研究課題/領域番号 |
19K05256
|
研究機関 | 国立研究開発法人物質・材料研究機構 |
研究代表者 |
大井 修一 国立研究開発法人物質・材料研究機構, 国際ナノアーキテクトニクス研究拠点, 主任研究員 (10354292)
|
研究期間 (年度) |
2019-04-01 – 2022-03-31
|
キーワード | vortex / Bi2212 / Josephson junction / SQUID |
研究実績の概要 |
銅酸化物高温超伝導体Bi2212単結晶を幅数ミクロン以下まで微小化すると、層状の結晶構造の中に自然に形成された固有ジョセフソン接合をプローブとして、面間電気抵抗測定により磁場が一本一本量子化されて侵入する様子を検知できる。さらには、単一孔導入により、磁束量子の逐次侵入を綺麗な磁気量子振動として観察できる。その振動の様相は従来の超伝導量子干渉計(SQUID)と似ているが、メカニズムが異なる。
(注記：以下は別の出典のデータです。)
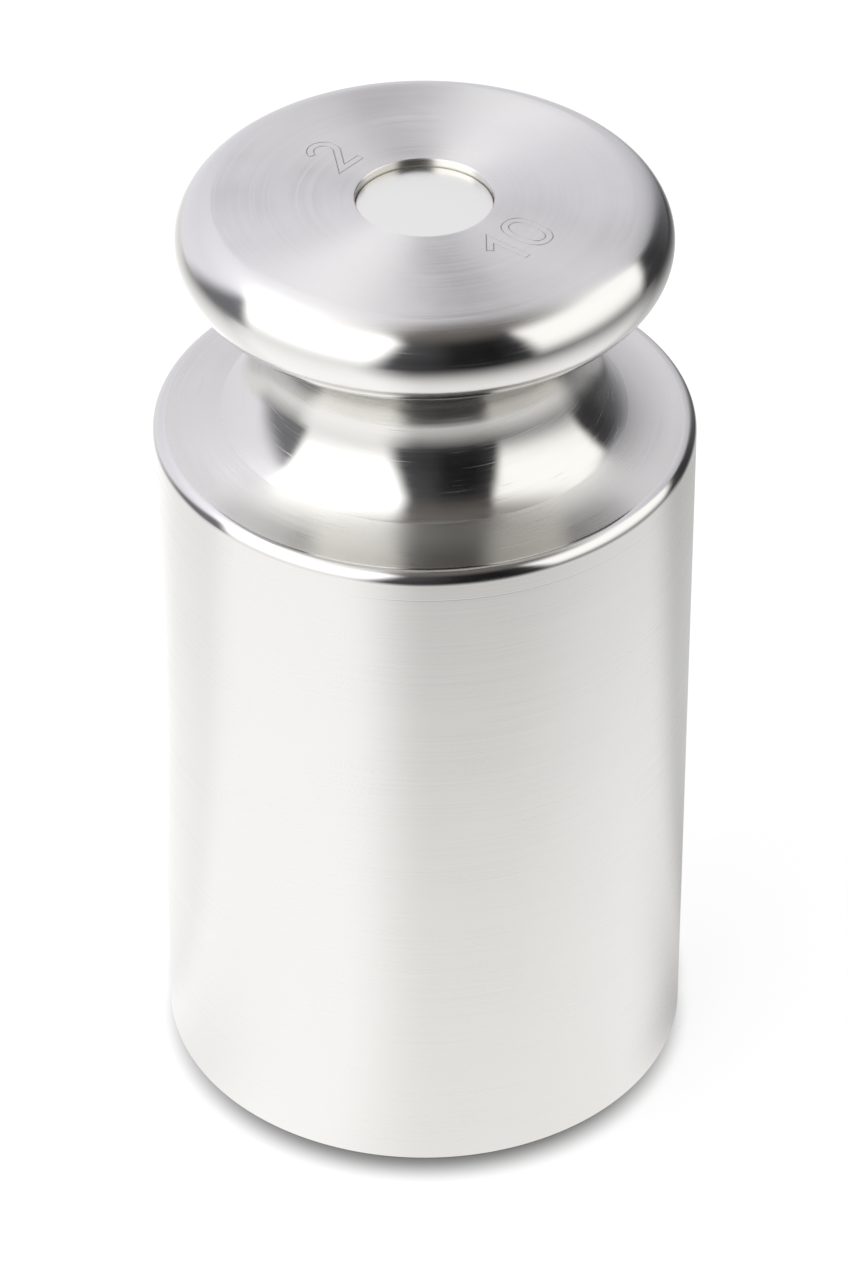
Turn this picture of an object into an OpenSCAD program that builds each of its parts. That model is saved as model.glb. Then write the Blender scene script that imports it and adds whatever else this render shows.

磁気センサーとしての可能性を秘めており、敢えて人為的にジョセフソン接合を作らずとも、天然の良質接合が利用できるメリットがある。本研究では、両面微細加工により3次元的に試料形状を工夫することや高周波測定、ノイズ測定により、この磁気抵抗振動と、誘起されたジョセフソン磁束やパンケーキ磁束の静的状態や熱揺らぎやフロー状態といったダイナミクスとの関係を理解し、新規な超伝導磁束量子デバイスへとつなげることを目的とした。 基礎的な知見を深めるため、様々な2次元形状(特に正多角形)をもつ固有ジョセフソン接合スタックへの磁束量子の侵入について実験・計算機シミュレーションの両面から調べた。また、系の熱的な安定性と密接に関係する磁束格子融解転移についても磁束量子本数依存性や形状依存性を調べ、面内形状に依存してある種のマジックナンバーと呼べる整合性の良い磁束量子数と独特な周期律が存在すること、およびそれが磁束格子中の刃状転移と結び付いていることを明らかにした。 10μm方形ループ形状では、線幅2μm の試料で1kHz付近までの磁場変調に辛うじて抵抗変化が追随したが、掃引方向によるヒステリシスと非対称な応答を示した。今後、今年度導入したマスクレス露光装置を活用し効率的な試料作製と評価を進める。
|
現在までの達成度 (区分) |
現在までの達成度 (区分)
3: やや遅れている
理由
従来、収束イオンビーム (FIB) 装置を利用して試料加工を行ってきたが、大面積加工と試料ダメージ低減を両立させるのは困難であった。本年度、より効率的な試料加工を目指して、Bi2212単結晶加工のためのプロジェクション方式のマスクレス露光装置を導入した。光リソグラフィーとArイオンミリングによる大面積の粗加工とFIBによる仕上げ加工とを組み合わせることで、ダメージと加工時間を抑えることが可能なうえ、固有接合部分以外のBi2212を取り除くことで、そこからの磁化の影響をできる限り小さくできる。現状、電極パッド部分などの大きなパターンと微小な固有ジョセフソン接合スタックになるブリッジ部分を分けて2段階露光とすべく、ネガポジ両特性をもつレジストを用いた条件出しを行っている。 FIBのみを使用して加工した試料においては、良好な正六角形試料の作製と測定に成功し、2次元形状マッチング効果による特異な周期律を見いだすことができた。ただし、歩留まり高くなく、正5角形やディスク形状に関しては未だに良質なスタックを得ることができていない。 一方、測定においては、市販の高精度電圧電流源や独自の低ノイズ電流源などを組み合わせてノイズ低減を図っているが、現状1kHzまでの測定止まりであり、今後高周波に対応させる。
|
今後の研究の推進方策 |
2段階露光によるリソグラフィーとイオンミリング、FIBによる最終加工という一連の両面加工プロセスを確立する。これにより、任意の形状の固有ジョセフソン接合スタック形成を効率よく進め、より本質的な現象の把握に努める。接合数制御や磁束ダム構造などの3次元的形状の工夫と、単結晶の異方性制御、レーザー照射による局所加熱などにより、単一磁束侵入への表面バリアやピン止めの寄与を明らかにする。 応用的な観点から、試料作製と測定からのフィードバックを効率的に進め、磁気振動について、綺麗な周期振動(均一な周期性、大きな振幅、可逆性)がみられる条件(試料形状、異方性、温度・磁場、測定周波数レンジ)を明らかにする。ノイズ・高周波測定、マイクロ波・光照射実験と並行して、磁気センサー開発や計算機シミュレーションによる解析を進める。さらに、磁気センサーとしてのプロトタイプデバイスの動作を確認するため、磁束フィードバックループ回路など既存のSQUIDセンサ駆動機器での駆動を試みる。